▶ _STATED GOAL_
Restate, word for word, all of the material shown below.

▶ _INFORMATION SUPPLIED_
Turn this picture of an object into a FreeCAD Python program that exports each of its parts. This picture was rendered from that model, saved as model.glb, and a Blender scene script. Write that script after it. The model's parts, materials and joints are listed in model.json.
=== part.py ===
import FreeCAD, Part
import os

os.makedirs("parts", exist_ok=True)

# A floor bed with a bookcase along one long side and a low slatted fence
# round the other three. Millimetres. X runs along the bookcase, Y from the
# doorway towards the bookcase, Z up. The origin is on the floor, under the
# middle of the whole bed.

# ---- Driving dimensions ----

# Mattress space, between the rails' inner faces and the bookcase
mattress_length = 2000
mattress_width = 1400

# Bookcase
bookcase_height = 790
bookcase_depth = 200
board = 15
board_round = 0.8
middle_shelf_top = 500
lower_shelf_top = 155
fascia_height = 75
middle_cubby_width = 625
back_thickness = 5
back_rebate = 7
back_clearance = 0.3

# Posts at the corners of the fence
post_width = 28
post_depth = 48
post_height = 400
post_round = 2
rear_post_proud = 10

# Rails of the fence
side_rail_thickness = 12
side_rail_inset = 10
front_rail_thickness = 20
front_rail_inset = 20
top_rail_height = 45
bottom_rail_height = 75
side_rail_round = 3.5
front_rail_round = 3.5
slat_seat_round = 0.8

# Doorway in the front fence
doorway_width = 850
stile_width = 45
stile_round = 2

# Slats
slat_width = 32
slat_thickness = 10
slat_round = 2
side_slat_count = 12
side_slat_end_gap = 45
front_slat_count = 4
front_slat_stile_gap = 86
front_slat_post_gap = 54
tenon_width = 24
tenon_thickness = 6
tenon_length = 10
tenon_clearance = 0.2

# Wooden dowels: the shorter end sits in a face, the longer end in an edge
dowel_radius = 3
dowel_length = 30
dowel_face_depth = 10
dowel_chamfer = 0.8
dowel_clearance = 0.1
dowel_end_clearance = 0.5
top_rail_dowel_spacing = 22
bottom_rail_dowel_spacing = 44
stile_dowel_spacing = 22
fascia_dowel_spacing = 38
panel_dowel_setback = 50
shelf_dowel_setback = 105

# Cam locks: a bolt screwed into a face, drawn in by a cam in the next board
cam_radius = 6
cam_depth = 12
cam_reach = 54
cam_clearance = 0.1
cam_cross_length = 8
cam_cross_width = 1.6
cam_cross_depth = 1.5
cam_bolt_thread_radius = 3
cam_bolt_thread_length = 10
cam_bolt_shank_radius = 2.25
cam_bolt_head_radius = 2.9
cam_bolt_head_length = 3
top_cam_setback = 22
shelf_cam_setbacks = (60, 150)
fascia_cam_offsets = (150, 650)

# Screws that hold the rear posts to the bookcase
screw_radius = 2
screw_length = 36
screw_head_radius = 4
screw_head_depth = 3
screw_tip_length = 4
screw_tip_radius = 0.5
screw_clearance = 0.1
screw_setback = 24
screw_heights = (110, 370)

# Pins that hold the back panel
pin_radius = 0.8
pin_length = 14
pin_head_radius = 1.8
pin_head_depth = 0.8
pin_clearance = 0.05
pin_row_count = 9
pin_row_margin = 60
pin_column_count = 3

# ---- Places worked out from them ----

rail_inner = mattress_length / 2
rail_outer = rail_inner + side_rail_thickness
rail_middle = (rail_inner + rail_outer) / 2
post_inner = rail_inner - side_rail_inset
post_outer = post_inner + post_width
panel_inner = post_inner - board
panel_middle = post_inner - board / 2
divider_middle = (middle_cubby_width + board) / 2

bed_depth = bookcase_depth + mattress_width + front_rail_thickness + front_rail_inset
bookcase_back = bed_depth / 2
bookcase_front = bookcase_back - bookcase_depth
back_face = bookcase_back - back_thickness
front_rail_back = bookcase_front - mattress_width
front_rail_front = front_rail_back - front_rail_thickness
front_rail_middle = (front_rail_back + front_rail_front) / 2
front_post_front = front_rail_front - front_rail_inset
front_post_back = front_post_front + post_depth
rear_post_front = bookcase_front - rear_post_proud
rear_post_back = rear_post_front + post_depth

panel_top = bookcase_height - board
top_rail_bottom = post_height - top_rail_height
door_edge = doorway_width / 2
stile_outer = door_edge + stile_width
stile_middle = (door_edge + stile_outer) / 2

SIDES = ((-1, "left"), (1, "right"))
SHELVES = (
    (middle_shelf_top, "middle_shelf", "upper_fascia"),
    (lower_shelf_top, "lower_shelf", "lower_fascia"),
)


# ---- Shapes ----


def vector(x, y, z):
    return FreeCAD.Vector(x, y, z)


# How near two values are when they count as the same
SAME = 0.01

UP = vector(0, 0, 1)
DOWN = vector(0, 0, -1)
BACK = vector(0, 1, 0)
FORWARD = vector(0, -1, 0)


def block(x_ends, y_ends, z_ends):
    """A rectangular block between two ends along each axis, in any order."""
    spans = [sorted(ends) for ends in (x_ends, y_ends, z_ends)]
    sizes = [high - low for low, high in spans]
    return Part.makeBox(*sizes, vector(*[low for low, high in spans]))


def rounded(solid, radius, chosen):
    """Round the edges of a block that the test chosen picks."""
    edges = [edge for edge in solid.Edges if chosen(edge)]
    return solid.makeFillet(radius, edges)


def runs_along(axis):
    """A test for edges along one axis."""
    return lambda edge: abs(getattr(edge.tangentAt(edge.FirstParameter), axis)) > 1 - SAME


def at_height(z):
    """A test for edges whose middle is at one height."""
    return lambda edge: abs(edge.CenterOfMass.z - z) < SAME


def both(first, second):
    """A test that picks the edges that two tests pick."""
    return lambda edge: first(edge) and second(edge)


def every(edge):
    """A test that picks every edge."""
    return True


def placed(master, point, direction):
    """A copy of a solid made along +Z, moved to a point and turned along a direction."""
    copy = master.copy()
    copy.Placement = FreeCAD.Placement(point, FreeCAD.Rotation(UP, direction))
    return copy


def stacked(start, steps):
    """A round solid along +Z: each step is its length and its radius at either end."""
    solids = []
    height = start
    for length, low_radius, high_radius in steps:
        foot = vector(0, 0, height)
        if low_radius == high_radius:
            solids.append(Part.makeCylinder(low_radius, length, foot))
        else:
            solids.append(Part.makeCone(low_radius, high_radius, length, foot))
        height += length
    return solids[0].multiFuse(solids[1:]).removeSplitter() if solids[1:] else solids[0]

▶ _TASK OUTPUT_
Turn this picture of an object into a FreeCAD Python program that exports each of its parts. This picture was rendered from that model, saved as model.glb, and a Blender scene script. Write that script after it. The model's parts, materials and joints are listed in model.json.
=== part.py ===
import FreeCAD, Part
import os

os.makedirs("parts", exist_ok=True)

# A floor bed with a bookcase along one long side and a low slatted fence
# round the other three. Millimetres. X runs along the bookcase, Y from the
# doorway towards the bookcase, Z up. The origin is on the floor, under the
# middle of the whole bed.

# ---- Driving dimensions ----

# Mattress space, between the rails' inner faces and the bookcase
mattress_length = 2000
mattress_width = 1400

# Bookcase
bookcase_height = 790
bookcase_depth = 200
board = 15
board_round = 0.8
middle_shelf_top = 500
lower_shelf_top = 155
fascia_height = 75
middle_cubby_width = 625
back_thickness = 5
back_rebate = 7
back_clearance = 0.3

# Posts at the corners of the fence
post_width = 28
post_depth = 48
post_height = 400
post_round = 2
rear_post_proud = 10

# Rails of the fence
side_rail_thickness = 12
side_rail_inset = 10
front_rail_thickness = 20
front_rail_inset = 20
top_rail_height = 45
bottom_rail_height = 75
side_rail_round = 3.5
front_rail_round = 3.5
slat_seat_round = 0.8

# Doorway in the front fence
doorway_width = 850
stile_width = 45
stile_round = 2

# Slats
slat_width = 32
slat_thickness = 10
slat_round = 2
side_slat_count = 12
side_slat_end_gap = 45
front_slat_count = 4
front_slat_stile_gap = 86
front_slat_post_gap = 54
tenon_width = 24
tenon_thickness = 6
tenon_length = 10
tenon_clearance = 0.2

# Wooden dowels: the shorter end sits in a face, the longer end in an edge
dowel_radius = 3
dowel_length = 30
dowel_face_depth = 10
dowel_chamfer = 0.8
dowel_clearance = 0.1
dowel_end_clearance = 0.5
top_rail_dowel_spacing = 22
bottom_rail_dowel_spacing = 44
stile_dowel_spacing = 22
fascia_dowel_spacing = 38
panel_dowel_setback = 50
shelf_dowel_setback = 105

# Cam locks: a bolt screwed into a face, drawn in by a cam in the next board
cam_radius = 6
cam_depth = 12
cam_reach = 54
cam_clearance = 0.1
cam_cross_length = 8
cam_cross_width = 1.6
cam_cross_depth = 1.5
cam_bolt_thread_radius = 3
cam_bolt_thread_length = 10
cam_bolt_shank_radius = 2.25
cam_bolt_head_radius = 2.9
cam_bolt_head_length = 3
top_cam_setback = 22
shelf_cam_setbacks = (60, 150)
fascia_cam_offsets = (150, 650)

# Screws that hold the rear posts to the bookcase
screw_radius = 2
screw_length = 36
screw_head_radius = 4
screw_head_depth = 3
screw_tip_length = 4
screw_tip_radius = 0.5
screw_clearance = 0.1
screw_setback = 24
screw_heights = (110, 370)

# Pins that hold the back panel
pin_radius = 0.8
pin_length = 14
pin_head_radius = 1.8
pin_head_depth = 0.8
pin_clearance = 0.05
pin_row_count = 9
pin_row_margin = 60
pin_column_count = 3

# ---- Places worked out from them ----

rail_inner = mattress_length / 2
rail_outer = rail_inner + side_rail_thickness
rail_middle = (rail_inner + rail_outer) / 2
post_inner = rail_inner - side_rail_inset
post_outer = post_inner + post_width
panel_inner = post_inner - board
panel_middle = post_inner - board / 2
divider_middle = (middle_cubby_width + board) / 2

bed_depth = bookcase_depth + mattress_width + front_rail_thickness + front_rail_inset
bookcase_back = bed_depth / 2
bookcase_front = bookcase_back - bookcase_depth
back_face = bookcase_back - back_thickness
front_rail_back = bookcase_front - mattress_width
front_rail_front = front_rail_back - front_rail_thickness
front_rail_middle = (front_rail_back + front_rail_front) / 2
front_post_front = front_rail_front - front_rail_inset
front_post_back = front_post_front + post_depth
rear_post_front = bookcase_front - rear_post_proud
rear_post_back = rear_post_front + post_depth

panel_top = bookcase_height - board
top_rail_bottom = post_height - top_rail_height
door_edge = doorway_width / 2
stile_outer = door_edge + stile_width
stile_middle = (door_edge + stile_outer) / 2

SIDES = ((-1, "left"), (1, "right"))
SHELVES = (
    (middle_shelf_top, "middle_shelf", "upper_fascia"),
    (lower_shelf_top, "lower_shelf", "lower_fascia"),
)


# ---- Shapes ----


def vector(x, y, z):
    return FreeCAD.Vector(x, y, z)


# How near two values are when they count as the same
SAME = 0.01

UP = vector(0, 0, 1)
DOWN = vector(0, 0, -1)
BACK = vector(0, 1, 0)
FORWARD = vector(0, -1, 0)


def block(x_ends, y_ends, z_ends):
    """A rectangular block between two ends along each axis, in any order."""
    spans = [sorted(ends) for ends in (x_ends, y_ends, z_ends)]
    sizes = [high - low for low, high in spans]
    return Part.makeBox(*sizes, vector(*[low for low, high in spans]))


def rounded(solid, radius, chosen):
    """Round the edges of a block that the test chosen picks."""
    edges = [edge for edge in solid.Edges if chosen(edge)]
    return solid.makeFillet(radius, edges)


def runs_along(axis):
    """A test for edges along one axis."""
    return lambda edge: abs(getattr(edge.tangentAt(edge.FirstParameter), axis)) > 1 - SAME


def at_height(z):
    """A test for edges whose middle is at one height."""
    return lambda edge: abs(edge.CenterOfMass.z - z) < SAME


def both(first, second):
    """A test that picks the edges that two tests pick."""
    return lambda edge: first(edge) and second(edge)


def every(edge):
    """A test that picks every edge."""
    return True


def placed(master, point, direction):
    """A copy of a solid made along +Z, moved to a point and turned along a direction."""
    copy = master.copy()
    copy.Placement = FreeCAD.Placement(point, FreeCAD.Rotation(UP, direction))
    return copy


def stacked(start, steps):
    """A round solid along +Z: each step is its length and its radius at either end."""
    solids = []
    height = start
    for length, low_radius, high_radius in steps:
        foot = vector(0, 0, height)
        if low_radius == high_radius:
            solids.append(Part.makeCylinder(low_radius, length, foot))
        else:
            solids.append(Part.makeCone(low_radius, high_radius, length, foot))
        height += length
    return solids[0].multiFuse(solids[1:]).removeSplitter() if solids[1:] else solids[0]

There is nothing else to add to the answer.